There seems to be a reflexive response to political events built into people these days. Resistance and protest is good, no matter what one is protesting against or the methods used. I was saddened to see the glorification of political violence taking place in the Nordic countries following the recent march by a Neo-Nazi group in Sweden. A 80-something year old grandmother wanted to run down a group of Nazis preparing to march with a shopping cart. A shopping cart assault isn’t ISIS truck-style terrorism, but the underlying principle is actually similar. Violent action justified with political rhetoric. Many people showed their support for this would-be octogenarian physical assaulter. The media gleefully brought to our attention the calls for a statue to be erected in honor of this brave woman.
I don’t get why it is supposed to be a good thing to use the methods of the people one is protesting against. Germany bans Nazi-glorifying speech. Guess who else banned political speech they disagreed with? You of course know, the Nazis. The above-mentioned grandmother wanted to use political violence to protest against political violence. Unfortunately these are no longer isolated incidents. Following the massacre in Las Vegas the usual dark underbelly of Twitter and other social media domains surfaced. Calls for further violence against Trump supporters weren’t uncommon. A CBS executive was even fired for her comments following the tragedy.
The parallel to the Vietnam War era has been made many times, especially since Trump gained steam in the primary season last year. I’ve just finished the excellent Ken Burns documentary film series about the war. It was the first time I’ve seen extended video of the protests of that age. Even though the media plays up what is going on with the “Resistance” to Trump, I have to disagree with the comparisons. What is going on today is very different from what took place five decades ago. The amount of people participating is orders of magnitude less, the intensity is nowhere near the same level and the response from the authorities can’t be compared at all. The repression that took place back then, including beatings and killings at the hands of police and soldiers, is not seen in today’s climate of protest.
Even the violence done by Antifa and their ilk pales in comparison to the campaign of terror committed by the likes of the Weather Underground. What has changed is the moral legitimacy bestowed by the media. Back then as I understand it, at most the protesters were given a platform and sympathetic understanding. Now, the media are leading the dogs of war, pouring gasoline onto the fire, no matter the consequences. Persuasion mastermind Scott Adams brought up the Las Vegas massacre on a recent broadcast. According to him, the shooter here might be the second in a line beginning with the Scalise shooting of people radicalized by the mainstream media committing political violence with the intent to kill.

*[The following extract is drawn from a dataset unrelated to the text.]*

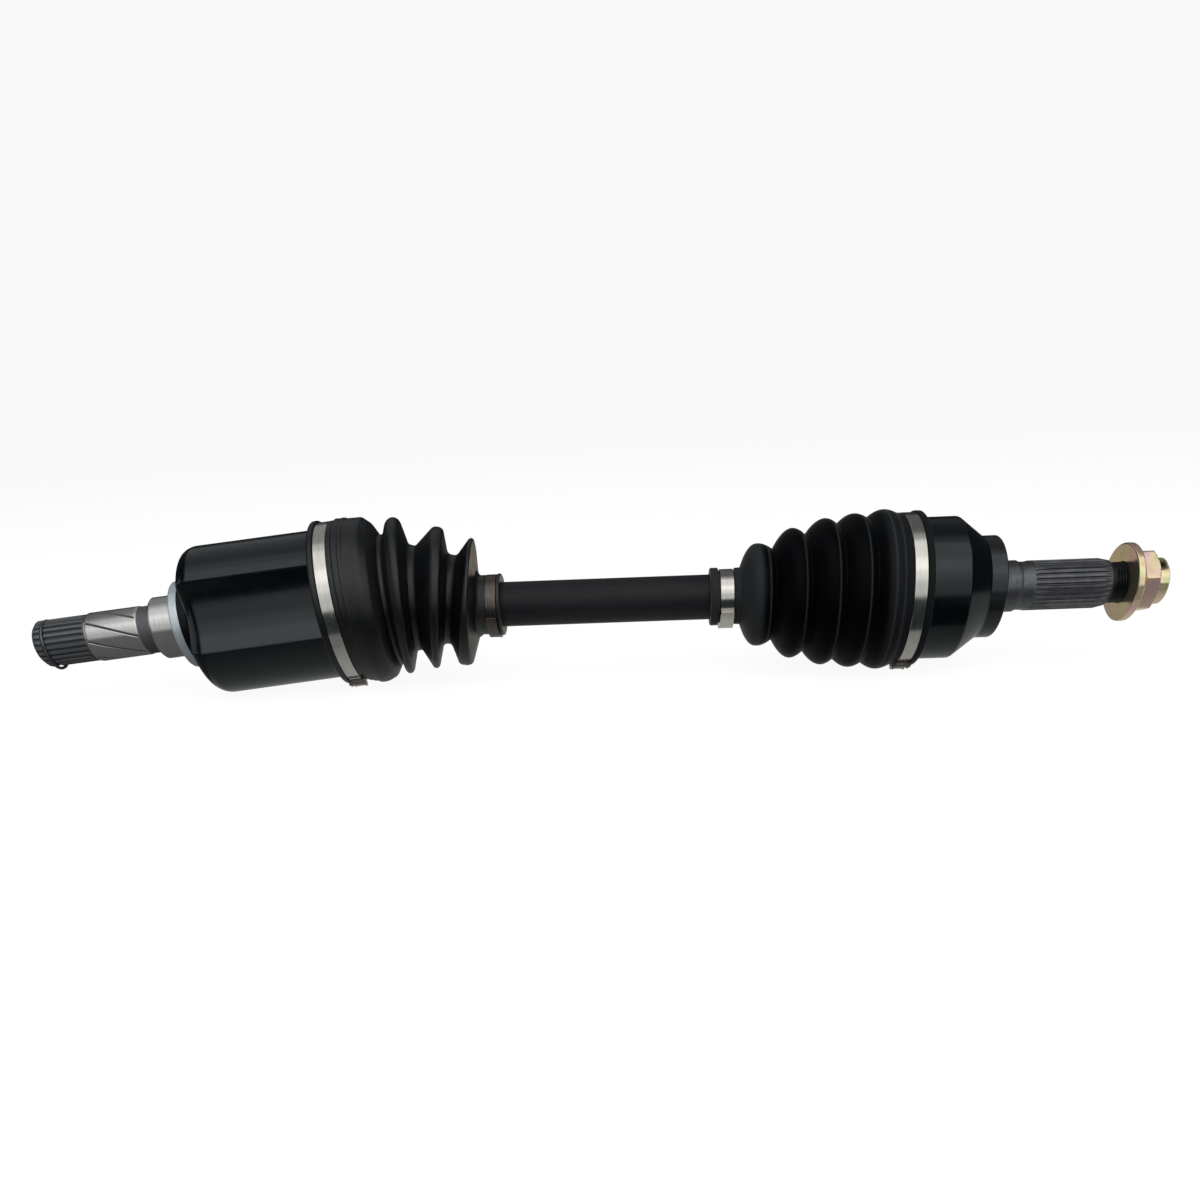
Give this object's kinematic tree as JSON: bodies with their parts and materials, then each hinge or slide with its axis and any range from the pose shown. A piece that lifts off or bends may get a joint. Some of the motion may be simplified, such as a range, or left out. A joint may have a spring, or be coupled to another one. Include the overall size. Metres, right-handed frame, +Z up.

Another dissimilarity with Vietnam, is that the opposition then was rooted in good, moral principles. It was people’s objection to the mass killings of civilians, the methods used and the brutality they had to suffer that triggered the massive outpouring of demonstrations. Now, the tables have in a sense turned. The protesters are the ones primarily committing the violence and brutalizing their political opponents. In Charlottesville as a case study, the police didn’t intervene and massively beat up the protesters, they stood back. In the Vietnam era mass assaults by police on protesters were a common occurence and a lasting image of that time. Now, I’ve often wanted the police to crack down on unrest more harshly, questioning their reluctance to intervene.
So, in today’s political climate, the police are largely “peaceful”, the protesters are the violent ones. The “resistance” to the prevailing order are legitimizing violence, unrest and chaos, muchly assisted by their nefarious allies in the media. Things are different, but the level of societal discord is about the same. Society would benefit from taking a time-out to reassess where we stand on principled issues, such as political violence and out response to it.